The Walk along the paths traveled by St. Anthony is the most suggestive of the initiatives of the Antonio 20-22 Project, but it also includes more.

It is a Relay Walk undertaken in a Franciscan spirit of poverty by a small group of pilgrims with which other people may freely enter without the need of any prior registration, on a day to day basis whenever they wish, either at the start, in the middle or at the end of each stage, in order to pray together with the host community.

The participants will carry with them, in a special reliquary backpack, a relic ex-ossibus of St. Anthony.

THE FIGURES

Over 1,800 kilometers; over 3 million steps; 19.5 kilometers on average; 9 regions crossed; 42 dioceses encountered; 92 stages; 103 days duration (on some Sundays, as with medieval pilgrims, the Walk will pause); an overall 45,919 meter of climbs, and an equal number of meters of descents; 12 very challenging stages; 29 challenging ones; 25 medium ones; 25 easy ones.

FROM WHERE AND TO WHERE

From Capo Milazzo and then along the Via Popilia and then into the Walk of St. Anthony to Padua.

The Basilica of St. Anthony is the last stage of this journey, but our Saint first set foot in Italy in Capo Milazzo, near Messina in Sicily. Today there is a small and suggestive cave-shrine dedicated to Saint Anthony in Capo Milazzo.

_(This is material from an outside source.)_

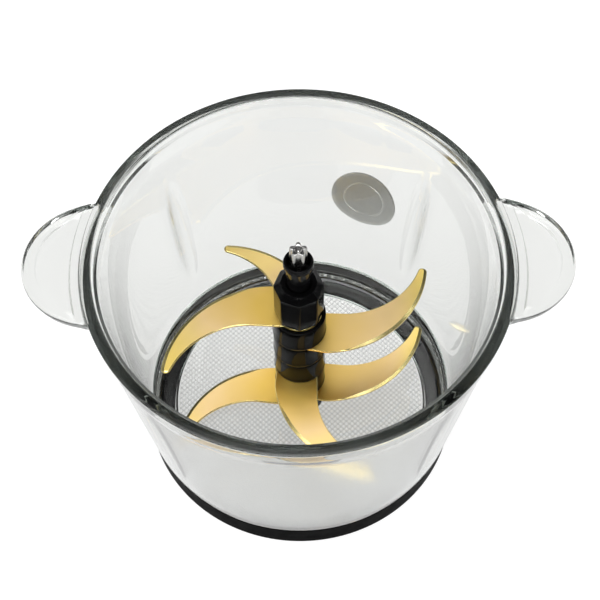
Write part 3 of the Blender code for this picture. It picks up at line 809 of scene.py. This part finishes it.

After crossing the strait to Calabria, the Walk follows, as far as possible, the route of the ancient Via Popilia, crossing Calabria, Basilicata, Campania, Lazio (from this region the signs appear of the official route of “The Walk of St. Anthony”), Umbria, Tuscany (with a significant stay at the shrine of La Verna), Emilia Romagna (with a significant stay at the shrine of Montepaolo in Forlì) and Veneto, ending in the Basilica of St. Anthony in Padua on October 9.

THE ANTONIO 20-22 PROJECT

The project has been conceived and promoted by the Friars Minor Conventual of the Italian province of St. Anthony of Padua, in collaboration with some lay people, and by other associations devoted to St. Anthony: the Pontifical Basilica of St. Anthony in Padua, the Messenger of Saint Anthony, the Walk of St. Anthony, The Association of the Walk of St. Anthony, the Franciscan Youth Center – northern Italy, Peregrinatio Antoniana, St. Anthony’s Charities. It also relies on the patronage of the entire Franciscan family of Italy (Conventual Friars, Capuchins, Minors, TOR; Poor Clares of various federations; Franciscan Sisters; OFS Lay Franciscans).